There now are an estimated 400 taxpayer groups across the country. In many places, the effort is led by governors and state lawmakers - most of them Republicans - who have signed a "taxpayer protection pledge" devised by Americans for Tax Reform. But it's also been the case, says Jonathan Collegio of Americans for Tax Reform, that some Republican lawmakers and governors have been "squishy on taxes while the activists and the Republican parties in the state are holding firm."
That was the case in Alabama, where the state Republican Party opposed Governor Riley's tax package. And it's true in Ohio. There, Gov. Bob Taft (R) signed a bill increasing the sales tax, while Ohio Secretary of State J. Kenneth Blackwell - also a Republican - is leading a repeal effort.

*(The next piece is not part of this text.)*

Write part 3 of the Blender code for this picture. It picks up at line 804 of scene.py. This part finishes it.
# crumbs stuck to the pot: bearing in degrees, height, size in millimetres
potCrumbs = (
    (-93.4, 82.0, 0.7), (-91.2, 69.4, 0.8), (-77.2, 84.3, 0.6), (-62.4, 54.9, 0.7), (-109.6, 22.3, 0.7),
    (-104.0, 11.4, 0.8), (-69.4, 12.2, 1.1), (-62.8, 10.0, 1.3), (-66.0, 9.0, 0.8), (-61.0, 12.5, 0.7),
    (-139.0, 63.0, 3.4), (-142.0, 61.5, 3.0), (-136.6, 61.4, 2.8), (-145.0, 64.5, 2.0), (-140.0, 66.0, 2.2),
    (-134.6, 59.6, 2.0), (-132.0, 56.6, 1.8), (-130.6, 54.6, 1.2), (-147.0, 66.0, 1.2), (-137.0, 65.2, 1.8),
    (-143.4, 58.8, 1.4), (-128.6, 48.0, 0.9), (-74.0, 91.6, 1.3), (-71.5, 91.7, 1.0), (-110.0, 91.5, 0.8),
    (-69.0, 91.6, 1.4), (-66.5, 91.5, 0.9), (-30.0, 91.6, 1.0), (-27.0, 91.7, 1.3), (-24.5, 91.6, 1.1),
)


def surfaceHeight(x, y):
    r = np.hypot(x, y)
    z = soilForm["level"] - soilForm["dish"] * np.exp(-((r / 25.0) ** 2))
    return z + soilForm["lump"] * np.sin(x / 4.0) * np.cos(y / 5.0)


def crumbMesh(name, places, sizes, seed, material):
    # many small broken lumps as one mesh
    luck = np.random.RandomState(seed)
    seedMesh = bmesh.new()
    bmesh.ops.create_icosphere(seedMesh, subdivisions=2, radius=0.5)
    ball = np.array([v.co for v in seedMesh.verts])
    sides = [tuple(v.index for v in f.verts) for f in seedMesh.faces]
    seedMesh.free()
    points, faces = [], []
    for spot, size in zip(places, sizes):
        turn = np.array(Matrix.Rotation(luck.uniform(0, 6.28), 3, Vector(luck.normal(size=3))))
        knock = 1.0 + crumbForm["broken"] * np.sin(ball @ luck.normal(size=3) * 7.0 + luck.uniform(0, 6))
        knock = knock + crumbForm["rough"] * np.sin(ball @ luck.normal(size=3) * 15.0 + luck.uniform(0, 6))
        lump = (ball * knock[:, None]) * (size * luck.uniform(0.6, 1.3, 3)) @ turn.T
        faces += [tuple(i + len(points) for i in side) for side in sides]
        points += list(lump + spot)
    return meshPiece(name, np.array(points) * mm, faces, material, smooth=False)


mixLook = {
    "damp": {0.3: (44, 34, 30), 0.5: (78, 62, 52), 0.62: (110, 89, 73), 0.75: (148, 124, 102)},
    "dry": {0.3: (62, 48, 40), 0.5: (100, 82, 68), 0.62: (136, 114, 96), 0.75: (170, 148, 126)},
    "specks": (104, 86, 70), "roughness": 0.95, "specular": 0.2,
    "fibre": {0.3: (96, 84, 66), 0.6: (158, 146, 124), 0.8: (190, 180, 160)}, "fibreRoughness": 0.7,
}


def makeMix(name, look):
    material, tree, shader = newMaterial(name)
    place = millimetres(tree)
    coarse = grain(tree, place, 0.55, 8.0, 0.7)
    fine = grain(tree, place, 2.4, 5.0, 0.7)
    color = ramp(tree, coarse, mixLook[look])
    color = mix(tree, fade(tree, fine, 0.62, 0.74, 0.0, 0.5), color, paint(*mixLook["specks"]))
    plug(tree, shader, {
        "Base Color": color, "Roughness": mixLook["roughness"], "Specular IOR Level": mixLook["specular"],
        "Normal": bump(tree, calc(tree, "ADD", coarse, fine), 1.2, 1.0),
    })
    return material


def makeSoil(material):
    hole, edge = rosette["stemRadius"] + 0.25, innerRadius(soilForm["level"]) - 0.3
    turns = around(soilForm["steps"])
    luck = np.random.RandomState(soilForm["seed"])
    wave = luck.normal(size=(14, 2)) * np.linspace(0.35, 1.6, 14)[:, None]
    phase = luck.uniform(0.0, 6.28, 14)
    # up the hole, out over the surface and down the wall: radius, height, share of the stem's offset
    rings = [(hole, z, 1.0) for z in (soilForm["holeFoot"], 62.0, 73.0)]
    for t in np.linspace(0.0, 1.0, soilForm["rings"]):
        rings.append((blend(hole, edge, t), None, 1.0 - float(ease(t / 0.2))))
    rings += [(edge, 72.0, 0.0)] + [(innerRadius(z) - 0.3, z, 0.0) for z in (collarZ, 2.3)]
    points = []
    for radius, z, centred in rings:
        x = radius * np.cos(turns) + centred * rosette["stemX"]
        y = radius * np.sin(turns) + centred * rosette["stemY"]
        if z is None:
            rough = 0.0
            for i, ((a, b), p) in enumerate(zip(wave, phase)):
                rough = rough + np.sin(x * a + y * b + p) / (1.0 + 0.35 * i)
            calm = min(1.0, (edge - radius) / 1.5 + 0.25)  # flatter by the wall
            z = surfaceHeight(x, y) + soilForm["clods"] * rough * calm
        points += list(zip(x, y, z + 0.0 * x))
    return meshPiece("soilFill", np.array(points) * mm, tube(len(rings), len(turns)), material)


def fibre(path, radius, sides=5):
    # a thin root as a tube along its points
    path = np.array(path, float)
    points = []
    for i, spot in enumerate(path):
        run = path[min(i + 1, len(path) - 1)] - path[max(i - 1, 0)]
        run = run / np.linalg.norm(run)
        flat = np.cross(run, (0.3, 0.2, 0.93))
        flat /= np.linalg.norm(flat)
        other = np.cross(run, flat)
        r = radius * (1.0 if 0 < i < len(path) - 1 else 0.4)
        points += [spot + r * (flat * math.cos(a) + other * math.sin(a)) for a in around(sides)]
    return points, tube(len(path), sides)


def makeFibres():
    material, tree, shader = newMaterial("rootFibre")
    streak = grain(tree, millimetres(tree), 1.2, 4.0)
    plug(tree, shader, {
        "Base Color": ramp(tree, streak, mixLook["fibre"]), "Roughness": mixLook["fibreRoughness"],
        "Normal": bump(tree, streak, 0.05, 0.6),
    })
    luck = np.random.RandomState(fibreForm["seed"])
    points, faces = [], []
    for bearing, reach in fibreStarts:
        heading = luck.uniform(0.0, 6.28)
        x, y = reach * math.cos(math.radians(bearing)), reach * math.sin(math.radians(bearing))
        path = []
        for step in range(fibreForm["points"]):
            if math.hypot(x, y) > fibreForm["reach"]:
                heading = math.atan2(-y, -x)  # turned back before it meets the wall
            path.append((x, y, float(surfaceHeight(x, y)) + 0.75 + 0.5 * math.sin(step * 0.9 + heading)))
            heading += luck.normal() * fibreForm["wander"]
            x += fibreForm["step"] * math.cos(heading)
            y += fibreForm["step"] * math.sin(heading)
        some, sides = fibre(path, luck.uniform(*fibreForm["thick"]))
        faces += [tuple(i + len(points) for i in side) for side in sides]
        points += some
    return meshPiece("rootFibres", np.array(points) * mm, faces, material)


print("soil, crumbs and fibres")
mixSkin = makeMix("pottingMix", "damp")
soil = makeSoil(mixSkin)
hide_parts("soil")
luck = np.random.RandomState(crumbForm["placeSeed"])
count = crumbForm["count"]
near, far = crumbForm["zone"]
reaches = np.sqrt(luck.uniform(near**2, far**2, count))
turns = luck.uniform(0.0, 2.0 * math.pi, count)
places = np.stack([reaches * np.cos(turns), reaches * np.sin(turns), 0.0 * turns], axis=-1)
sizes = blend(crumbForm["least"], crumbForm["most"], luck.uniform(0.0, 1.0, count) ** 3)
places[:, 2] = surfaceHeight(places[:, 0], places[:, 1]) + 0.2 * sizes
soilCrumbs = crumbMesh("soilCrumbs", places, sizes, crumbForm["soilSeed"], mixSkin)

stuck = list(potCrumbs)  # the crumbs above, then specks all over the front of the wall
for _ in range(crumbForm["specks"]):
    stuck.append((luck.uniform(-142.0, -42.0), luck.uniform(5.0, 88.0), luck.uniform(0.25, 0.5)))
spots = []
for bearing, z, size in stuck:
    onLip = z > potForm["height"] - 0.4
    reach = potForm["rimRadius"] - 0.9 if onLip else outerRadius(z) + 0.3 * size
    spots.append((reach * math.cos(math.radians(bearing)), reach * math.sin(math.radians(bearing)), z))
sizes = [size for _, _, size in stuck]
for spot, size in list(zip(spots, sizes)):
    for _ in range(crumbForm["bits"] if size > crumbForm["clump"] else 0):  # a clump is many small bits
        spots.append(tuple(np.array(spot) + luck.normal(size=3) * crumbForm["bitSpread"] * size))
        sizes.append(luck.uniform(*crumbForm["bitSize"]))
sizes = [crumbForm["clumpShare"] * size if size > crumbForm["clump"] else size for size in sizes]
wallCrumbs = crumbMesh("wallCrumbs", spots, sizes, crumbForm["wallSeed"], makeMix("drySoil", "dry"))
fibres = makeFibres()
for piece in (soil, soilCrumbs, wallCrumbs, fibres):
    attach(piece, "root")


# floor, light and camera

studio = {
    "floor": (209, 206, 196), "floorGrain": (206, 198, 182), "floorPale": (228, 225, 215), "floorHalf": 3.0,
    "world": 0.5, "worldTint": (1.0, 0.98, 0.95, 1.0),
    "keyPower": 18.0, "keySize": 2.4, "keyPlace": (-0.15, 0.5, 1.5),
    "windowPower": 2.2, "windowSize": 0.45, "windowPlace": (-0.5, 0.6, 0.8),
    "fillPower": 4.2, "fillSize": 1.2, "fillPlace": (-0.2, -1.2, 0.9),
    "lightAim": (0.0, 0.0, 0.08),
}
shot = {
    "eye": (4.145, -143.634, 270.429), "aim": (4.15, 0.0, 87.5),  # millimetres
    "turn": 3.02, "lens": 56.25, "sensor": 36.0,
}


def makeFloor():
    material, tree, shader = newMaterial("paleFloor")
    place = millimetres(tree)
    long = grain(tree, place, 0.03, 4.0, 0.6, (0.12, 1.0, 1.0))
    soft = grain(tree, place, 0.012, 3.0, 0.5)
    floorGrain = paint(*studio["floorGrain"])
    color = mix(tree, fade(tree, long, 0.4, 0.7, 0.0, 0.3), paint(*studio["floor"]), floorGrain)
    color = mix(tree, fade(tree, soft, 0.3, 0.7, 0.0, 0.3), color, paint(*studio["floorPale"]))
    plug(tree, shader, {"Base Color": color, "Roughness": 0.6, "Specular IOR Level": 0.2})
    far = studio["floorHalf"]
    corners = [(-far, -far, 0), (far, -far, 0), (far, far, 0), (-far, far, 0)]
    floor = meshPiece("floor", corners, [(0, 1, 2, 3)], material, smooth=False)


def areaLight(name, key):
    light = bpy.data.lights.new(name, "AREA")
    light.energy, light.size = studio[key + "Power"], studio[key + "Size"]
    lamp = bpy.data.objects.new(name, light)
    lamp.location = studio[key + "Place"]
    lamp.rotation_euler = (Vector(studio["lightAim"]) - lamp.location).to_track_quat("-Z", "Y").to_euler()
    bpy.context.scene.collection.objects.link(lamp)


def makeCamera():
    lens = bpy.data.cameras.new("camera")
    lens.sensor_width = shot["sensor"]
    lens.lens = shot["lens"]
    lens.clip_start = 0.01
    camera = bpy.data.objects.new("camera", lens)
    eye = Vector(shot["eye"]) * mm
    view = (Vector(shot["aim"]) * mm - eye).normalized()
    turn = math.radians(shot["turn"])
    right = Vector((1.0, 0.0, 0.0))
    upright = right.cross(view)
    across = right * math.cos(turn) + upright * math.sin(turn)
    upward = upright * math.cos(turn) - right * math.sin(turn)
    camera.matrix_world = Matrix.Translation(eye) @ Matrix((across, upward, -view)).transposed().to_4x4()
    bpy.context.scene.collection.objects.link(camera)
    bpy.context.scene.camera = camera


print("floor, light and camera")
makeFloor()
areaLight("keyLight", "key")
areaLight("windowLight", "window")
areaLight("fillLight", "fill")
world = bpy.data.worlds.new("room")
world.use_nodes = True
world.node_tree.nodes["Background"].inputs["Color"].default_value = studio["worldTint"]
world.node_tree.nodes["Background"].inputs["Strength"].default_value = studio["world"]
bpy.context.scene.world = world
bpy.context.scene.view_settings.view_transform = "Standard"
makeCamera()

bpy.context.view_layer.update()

Mr. Collegio says it's significant that Republican governors with aspirations to national office - among them Jeb Bush in Florida and Rick Perry in Texas - have opposed tax increases. "Republican governors who are raising taxes - Kenny Guinn in Nevada, Bob Taft in Ohio, and Bob Riley in Alabama - have said, 'This is as far as I'm going in politics,' " he says.
A related antitax trend is the growing push for a state-level "Taxpayer Bill of Rights." This would limit increases in per capita state expenditures to the inflation rate, and any surplus revenues would have to be refunded to taxpayers. It's an idea being discussed in Idaho, Kansas, Minnesota, New Hampshire, Tennessee, and Wisconsin, says Max Pappas, a policy analyst with Citizens for a Sound Economy.
Colorado adopted such a measure in 1992, and supporters note that the state has done well financially since then.
"Having this system in place has made weathering the last recession substantially easier for Colorado because they didn't have all these programs that other states enacted during the boom years of the 1990s," says Mr. Pappas.